→ Your instructions: The entries below are to be written out again without alteration.

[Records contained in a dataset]
****************

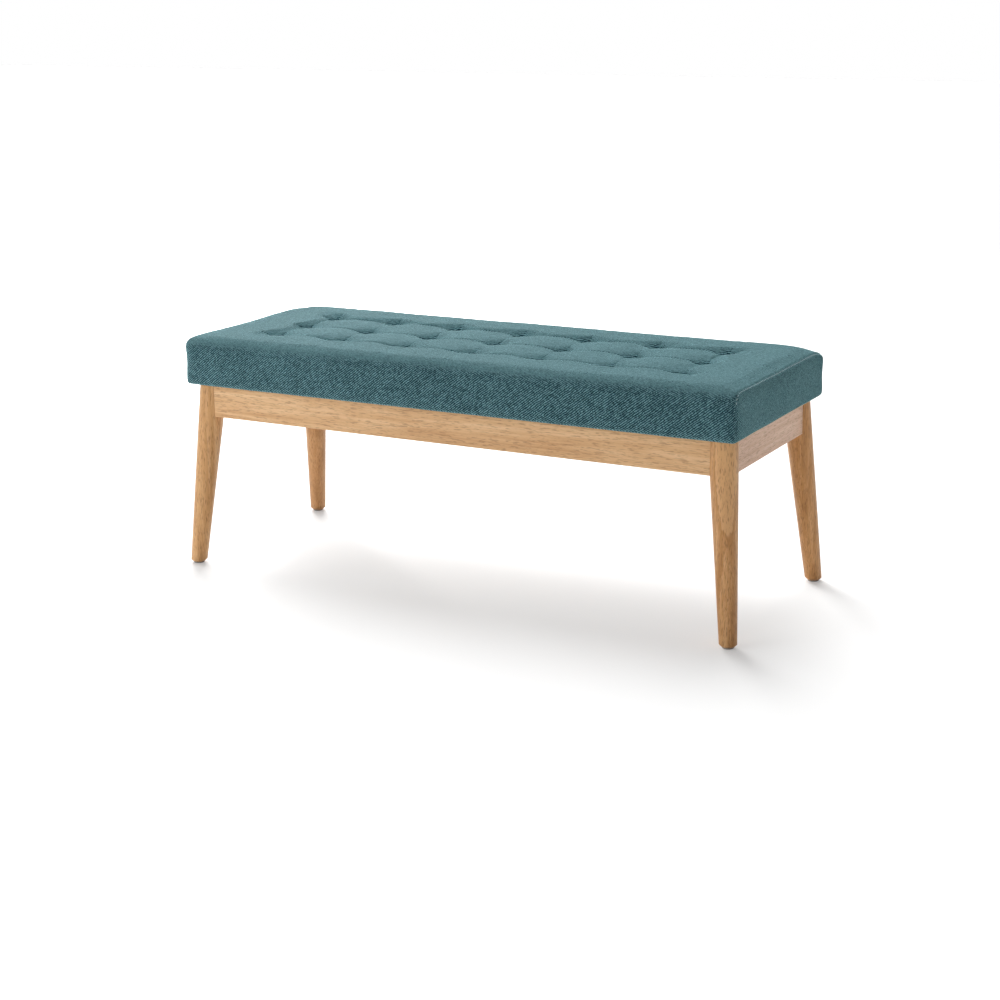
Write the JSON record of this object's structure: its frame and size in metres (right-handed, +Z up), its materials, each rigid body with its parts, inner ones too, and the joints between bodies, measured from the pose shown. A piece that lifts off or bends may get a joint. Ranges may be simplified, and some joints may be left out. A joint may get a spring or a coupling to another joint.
{
  "type": "upholstered bench",
  "caption": "Long, low upholstered bench: a thick cushion with rolled edges and blind tufts on a light wood frame with splayed, tapered round legs.",
  "frame": {"origin": "on the floor under the middle of the bench", "axes": "+X along the bench to its right end, -Y towards its front, +Z up"},
  "size_m": [1.105, 0.4318, 0.4318],
  "materials": {
    "leg_wood": "clear-lacquered light hardwood, grain along the leg",
    "rail_wood": "clear-lacquered light hardwood, grain along the rail",
    "inner_wood": "planed, unfinished wood",
    "dowel_wood": "fluted beech, unfinished",
    "plywood": "unfinished plywood",
    "cover_cloth": "coarse teal twill weave",
    "wadding": "polyester wadding",
    "foam": "polyurethane foam",
    "twine": "waxed upholstery twine, teal",
    "dust_cloth": "black non-woven cloth",
    "staple_wire": "galvanised wire",
    "zinc_steel": "zinc-plated",
    "screw_steel": "yellow zinc-plated",
    "nail_steel": "bright",
    "glide_plastic": "grey moulded plastic"
  },
  "bodies": {
    "root": {"centre_cross_rail": "inner_wood", "corner_block_front_left": "inner_wood", "corner_block_front_right": "inner_wood", "corner_block_rear_left": "inner_wood", "corner_block_rear_right": "inner_wood", "corner_block_screws": "screw_steel", "cover_end_left": "cover_cloth", "cover_end_right": "cover_cloth", "cover_main_panel": "cover_cloth", "cover_staples": "staple_wire", "cross_rail_dowels": "dowel_wood", "dust_cover": "dust_cloth", "dust_cover_staples": "staple_wire", "foam_pad": "foam", "foot_glide_front_left": "glide_plastic", "foot_glide_front_right": "glide_plastic", "foot_glide_rear_left": "glide_plastic", "foot_glide_rear_right": "glide_plastic", "front_rail": "rail_wood", "glide_nails": "nail_steel", "hanger_bolt_nuts": "zinc_steel", "hanger_bolt_washers": "zinc_steel", "hanger_bolts": "zinc_steel", "left_end_rail": "rail_wood", "leg_front_left": "leg_wood", "leg_front_right": "leg_wood", "leg_rear_left": "leg_wood", "leg_rear_right": "leg_wood", "rear_rail": "rail_wood", "right_end_rail": "rail_wood", "seat_board": "plywood", "seat_screws": "screw_steel", "tuft_ties": "twine", "wadding_wrap": "wadding"}
  },
  "joints": []
}
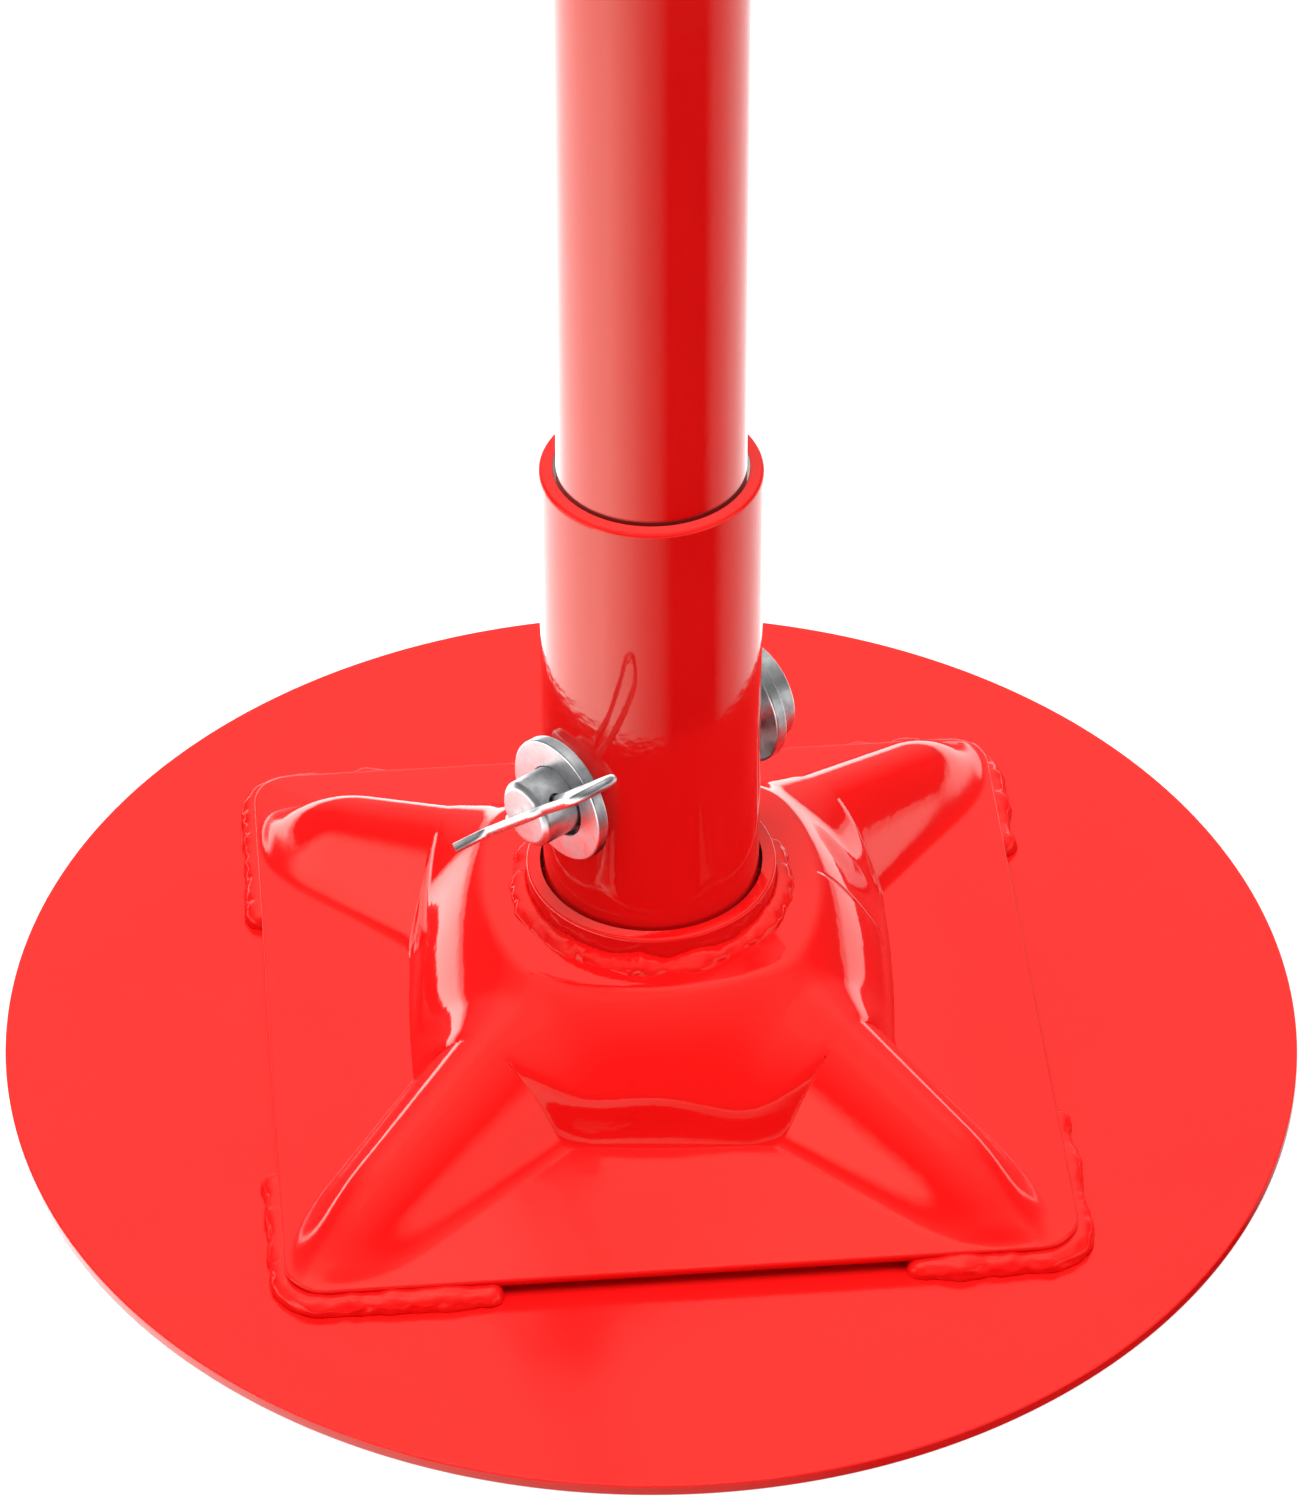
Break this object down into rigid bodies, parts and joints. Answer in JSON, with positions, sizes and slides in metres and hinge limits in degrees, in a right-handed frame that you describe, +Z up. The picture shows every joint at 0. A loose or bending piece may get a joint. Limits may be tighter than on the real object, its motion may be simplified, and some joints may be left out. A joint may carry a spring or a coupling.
{
  "type": "underhoist stand",
  "caption": "Tall round-based screw stand: a pinned tube on a pressed pedestal, a bearing-mounted spin handle that lifts a screw, and a swivelling forked saddle.",
  "frame": {"origin": "centre of the base plate's underside", "axes": "+Z up along the stand's axis, -Y towards the front of the pictured view, +X right"},
  "size_m": [0.305, 0.305, 1.362],
  "materials": {
    "enamel_red": "glossy red enamel",
    "zinc_plate": "bright zinc plating, slightly clouded",
    "bright_steel": "machined steel with a film of oil",
    "brass": "turned brass",
    "black_rubber": "matt moulded rubber"
  },
  "bodies": {
    "stand": {"base_plate": "enamel_red", "pedestal": "enamel_red", "corner_welds": "enamel_red", "collar": "enamel_red", "collar_weld": "enamel_red", "socket_tube": "enamel_red", "socket_foot_weld": "enamel_red", "main_tube": "enamel_red", "tube_cap": "enamel_red", "tube_cap_weld": "enamel_red", "lower_race": "bright_steel"},
    "pin": {"clevis_pin": "zinc_plate", "head_washer": "zinc_plate", "clip_washer": "zinc_plate"},
    "clip": {"r_clip": "zinc_plate"},
    "cage": {"bearing_balls": "bright_steel", "ball_cage": "brass"},
    "handle": {"upper_race": "bright_steel", "bearing_cover": "enamel_red", "handle_nut": "zinc_plate", "handle_arm_right": "zinc_plate", "handle_arm_left": "zinc_plate", "grip_right": "black_rubber", "grip_left": "black_rubber"},
    "screw": {"lifting_screw": "bright_steel", "guide_bush": "brass", "guide_washer": "zinc_plate", "guide_bolt": "zinc_plate"},
    "saddle": {"saddle_cup": "enamel_red", "saddle_cradle": "enamel_red", "saddle_weld": "enamel_red", "saddle_pad": "black_rubber", "pad_screws": "zinc_plate", "saddle_set_screw": "bright_steel"}
  },
  "joints": [
    {"name": "handle_spin", "type": "hinge", "parent": "stand", "child": "handle", "pos_m": [0, 0, 1.26], "axis": [0, 0, 1], "range_deg": [-37200, 0]},
    {"name": "screw_lift", "type": "slide", "parent": "stand", "child": "screw", "axis": [0, 0, 1], "range_m": [0, 0.62]},
    {"name": "cage_roll", "type": "hinge", "parent": "stand", "child": "cage", "pos_m": [0, 0, 1.2545], "axis": [0, 0, 1], "range_deg": [-18600, 0]},
    {"name": "saddle_swivel", "type": "hinge", "parent": "screw", "child": "saddle", "pos_m": [0, 0, 1.31], "axis": [0, 0, 1], "continuous": true},
    {"name": "pin_turn", "type": "hinge", "parent": "stand", "child": "pin", "pos_m": [0, 0, 0.0865], "axis": [0.7604, 0.6494, 0], "range_deg": [-156, 64]},
    {"name": "clip_pull", "type": "slide", "parent": "pin", "child": "clip", "axis": [0.4672, -0.547, 0.6947], "range_m": [0, 0.026]}
  ],
  "couplings": [
    {"joint": "screw_lift", "follows": "handle_spin", "m_per_rad": -0.00095493},
    {"joint": "cage_roll", "follows": "handle_spin", "ratio": 0.5}
  ]
}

****************

→ Exercise output:
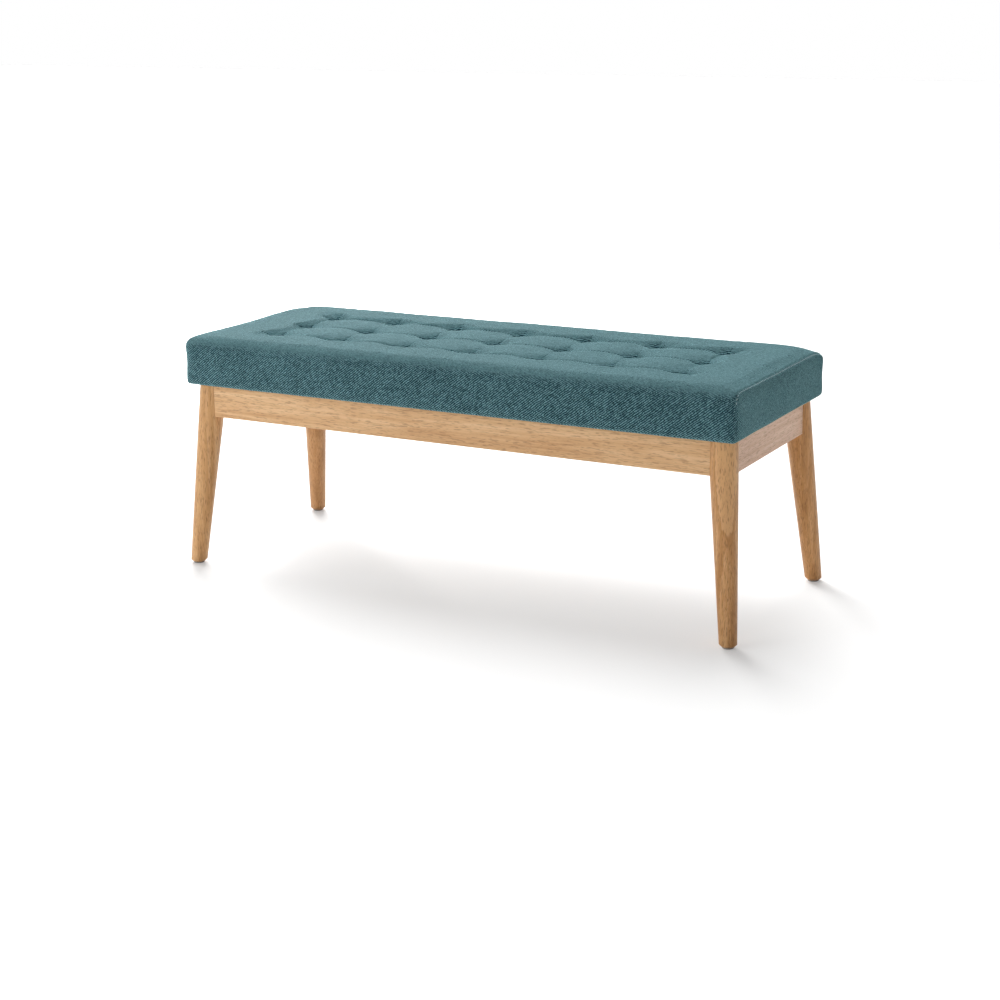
Write the JSON record of this object's structure: its frame and size in metres (right-handed, +Z up), its materials, each rigid body with its parts, inner ones too, and the joints between bodies, measured from the pose shown. A piece that lifts off or bends may get a joint. Ranges may be simplified, and some joints may be left out. A joint may get a spring or a coupling to another joint.
{
  "type": "upholstered bench",
  "caption": "Long, low upholstered bench: a thick cushion with rolled edges and blind tufts on a light wood frame with splayed, tapered round legs.",
  "frame": {"origin": "on the floor under the middle of the bench", "axes": "+X along the bench to its right end, -Y towards its front, +Z up"},
  "size_m": [1.105, 0.4318, 0.4318],
  "materials": {
    "leg_wood": "clear-lacquered light hardwood, grain along the leg",
    "rail_wood": "clear-lacquered light hardwood, grain along the rail",
    "inner_wood": "planed, unfinished wood",
    "dowel_wood": "fluted beech, unfinished",
    "plywood": "unfinished plywood",
    "cover_cloth": "coarse teal twill weave",
    "wadding": "polyester wadding",
    "foam": "polyurethane foam",
    "twine": "waxed upholstery twine, teal",
    "dust_cloth": "black non-woven cloth",
    "staple_wire": "galvanised wire",
    "zinc_steel": "zinc-plated",
    "screw_steel": "yellow zinc-plated",
    "nail_steel": "bright",
    "glide_plastic": "grey moulded plastic"
  },
  "bodies": {
    "root": {"centre_cross_rail": "inner_wood", "corner_block_front_left": "inner_wood", "corner_block_front_right": "inner_wood", "corner_block_rear_left": "inner_wood", "corner_block_rear_right": "inner_wood", "corner_block_screws": "screw_steel", "cover_end_left": "cover_cloth", "cover_end_right": "cover_cloth", "cover_main_panel": "cover_cloth", "cover_staples": "staple_wire", "cross_rail_dowels": "dowel_wood", "dust_cover": "dust_cloth", "dust_cover_staples": "staple_wire", "foam_pad": "foam", "foot_glide_front_left": "glide_plastic", "foot_glide_front_right": "glide_plastic", "foot_glide_rear_left": "glide_plastic", "foot_glide_rear_right": "glide_plastic", "front_rail": "rail_wood", "glide_nails": "nail_steel", "hanger_bolt_nuts": "zinc_steel", "hanger_bolt_washers": "zinc_steel", "hanger_bolts": "zinc_steel", "left_end_rail": "rail_wood", "leg_front_left": "leg_wood", "leg_front_right": "leg_wood", "leg_rear_left": "leg_wood", "leg_rear_right": "leg_wood", "rear_rail": "rail_wood", "right_end_rail": "rail_wood", "seat_board": "plywood", "seat_screws": "screw_steel", "tuft_ties": "twine", "wadding_wrap": "wadding"}
  },
  "joints": []
}
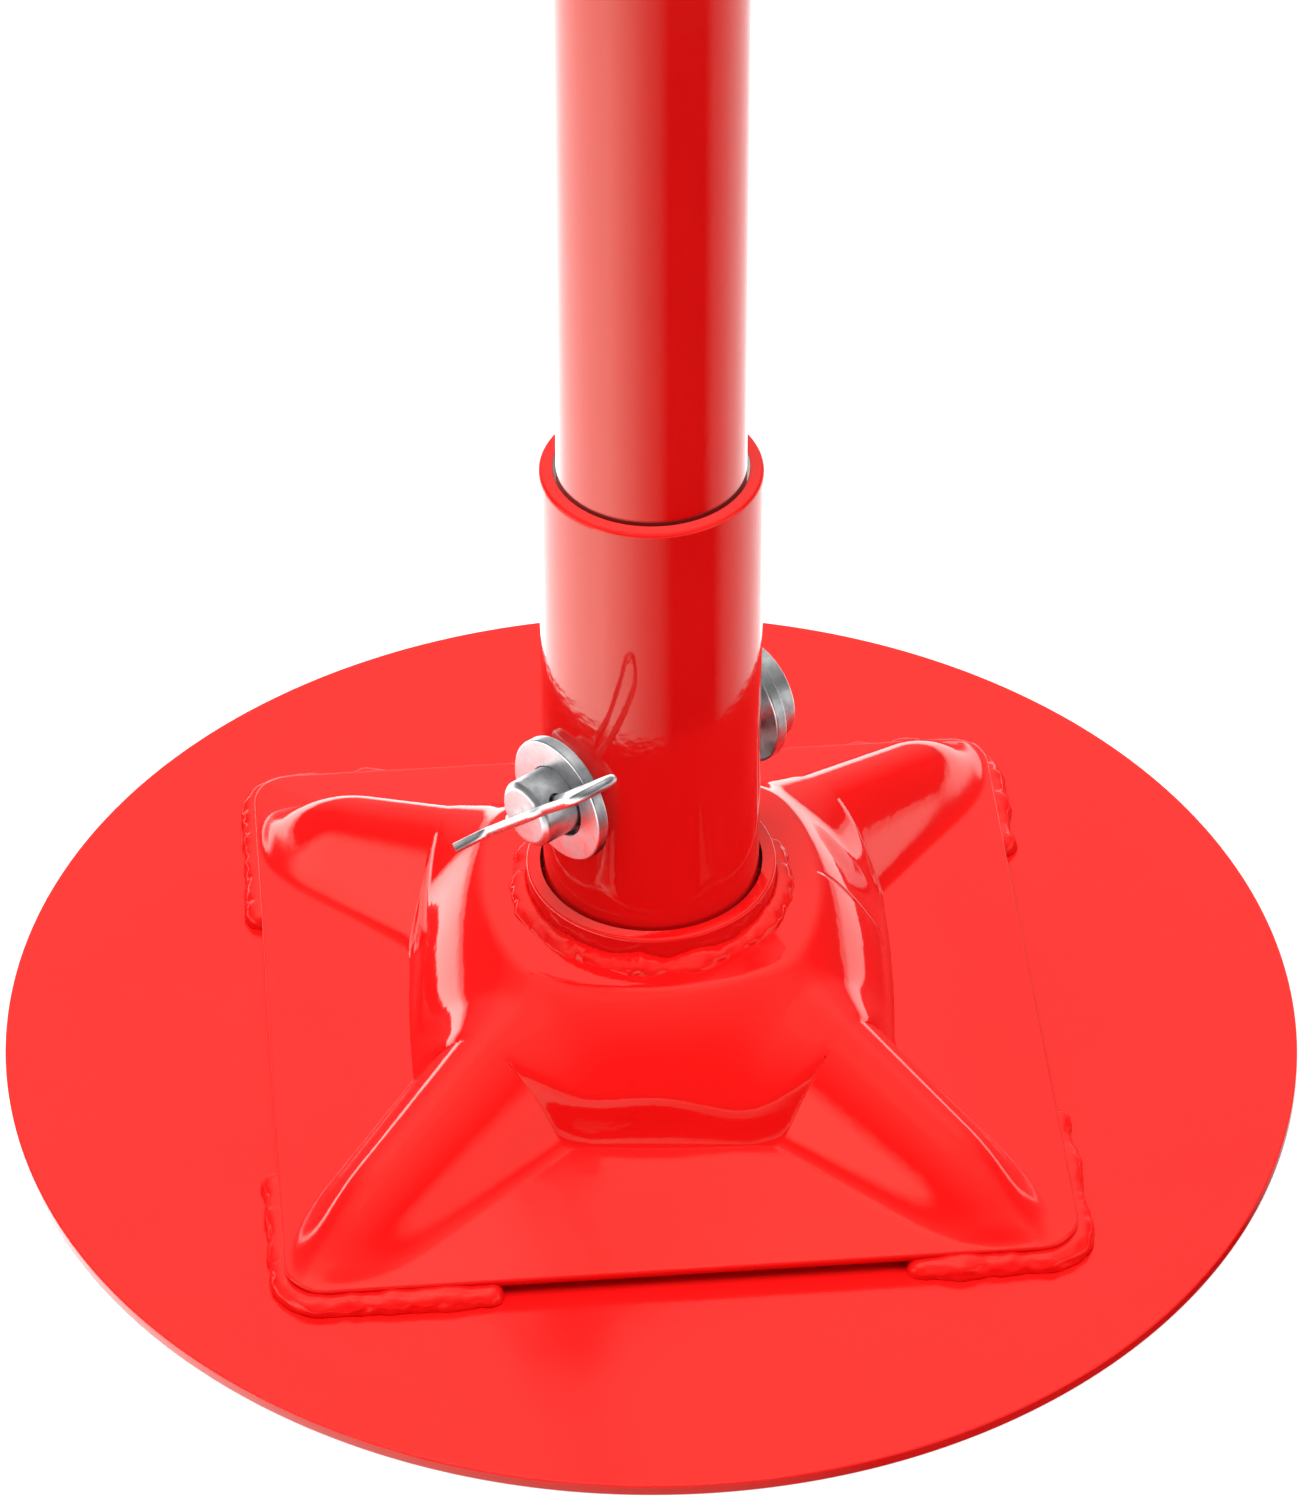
Break this object down into rigid bodies, parts and joints. Answer in JSON, with positions, sizes and slides in metres and hinge limits in degrees, in a right-handed frame that you describe, +Z up. The picture shows every joint at 0. A loose or bending piece may get a joint. Limits may be tighter than on the real object, its motion may be simplified, and some joints may be left out. A joint may carry a spring or a coupling.
{
  "type": "underhoist stand",
  "caption": "Tall round-based screw stand: a pinned tube on a pressed pedestal, a bearing-mounted spin handle that lifts a screw, and a swivelling forked saddle.",
  "frame": {"origin": "centre of the base plate's underside", "axes": "+Z up along the stand's axis, -Y towards the front of the pictured view, +X right"},
  "size_m": [0.305, 0.305, 1.362],
  "materials": {
    "enamel_red": "glossy red enamel",
    "zinc_plate": "bright zinc plating, slightly clouded",
    "bright_steel": "machined steel with a film of oil",
    "brass": "turned brass",
    "black_rubber": "matt moulded rubber"
  },
  "bodies": {
    "stand": {"base_plate": "enamel_red", "pedestal": "enamel_red", "corner_welds": "enamel_red", "collar": "enamel_red", "collar_weld": "enamel_red", "socket_tube": "enamel_red", "socket_foot_weld": "enamel_red", "main_tube": "enamel_red", "tube_cap": "enamel_red", "tube_cap_weld": "enamel_red", "lower_race": "bright_steel"},
    "pin": {"clevis_pin": "zinc_plate", "head_washer": "zinc_plate", "clip_washer": "zinc_plate"},
    "clip": {"r_clip": "zinc_plate"},
    "cage": {"bearing_balls": "bright_steel", "ball_cage": "brass"},
    "handle": {"upper_race": "bright_steel", "bearing_cover": "enamel_red", "handle_nut": "zinc_plate", "handle_arm_right": "zinc_plate", "handle_arm_left": "zinc_plate", "grip_right": "black_rubber", "grip_left": "black_rubber"},
    "screw": {"lifting_screw": "bright_steel", "guide_bush": "brass", "guide_washer": "zinc_plate", "guide_bolt": "zinc_plate"},
    "saddle": {"saddle_cup": "enamel_red", "saddle_cradle": "enamel_red", "saddle_weld": "enamel_red", "saddle_pad": "black_rubber", "pad_screws": "zinc_plate", "saddle_set_screw": "bright_steel"}
  },
  "joints": [
    {"name": "handle_spin", "type": "hinge", "parent": "stand", "child": "handle", "pos_m": [0, 0, 1.26], "axis": [0, 0, 1], "range_deg": [-37200, 0]},
    {"name": "screw_lift", "type": "slide", "parent": "stand", "child": "screw", "axis": [0, 0, 1], "range_m": [0, 0.62]},
    {"name": "cage_roll", "type": "hinge", "parent": "stand", "child": "cage", "pos_m": [0, 0, 1.2545], "axis": [0, 0, 1], "range_deg": [-18600, 0]},
    {"name": "saddle_swivel", "type": "hinge", "parent": "screw", "child": "saddle", "pos_m": [0, 0, 1.31], "axis": [0, 0, 1], "continuous": true},
    {"name": "pin_turn", "type": "hinge", "parent": "stand", "child": "pin", "pos_m": [0, 0, 0.0865], "axis": [0.7604, 0.6494, 0], "range_deg": [-156, 64]},
    {"name": "clip_pull", "type": "slide", "parent": "pin", "child": "clip", "axis": [0.4672, -0.547, 0.6947], "range_m": [0, 0.026]}
  ],
  "couplings": [
    {"joint": "screw_lift", "follows": "handle_spin", "m_per_rad": -0.00095493},
    {"joint": "cage_roll", "follows": "handle_spin", "ratio": 0.5}
  ]
}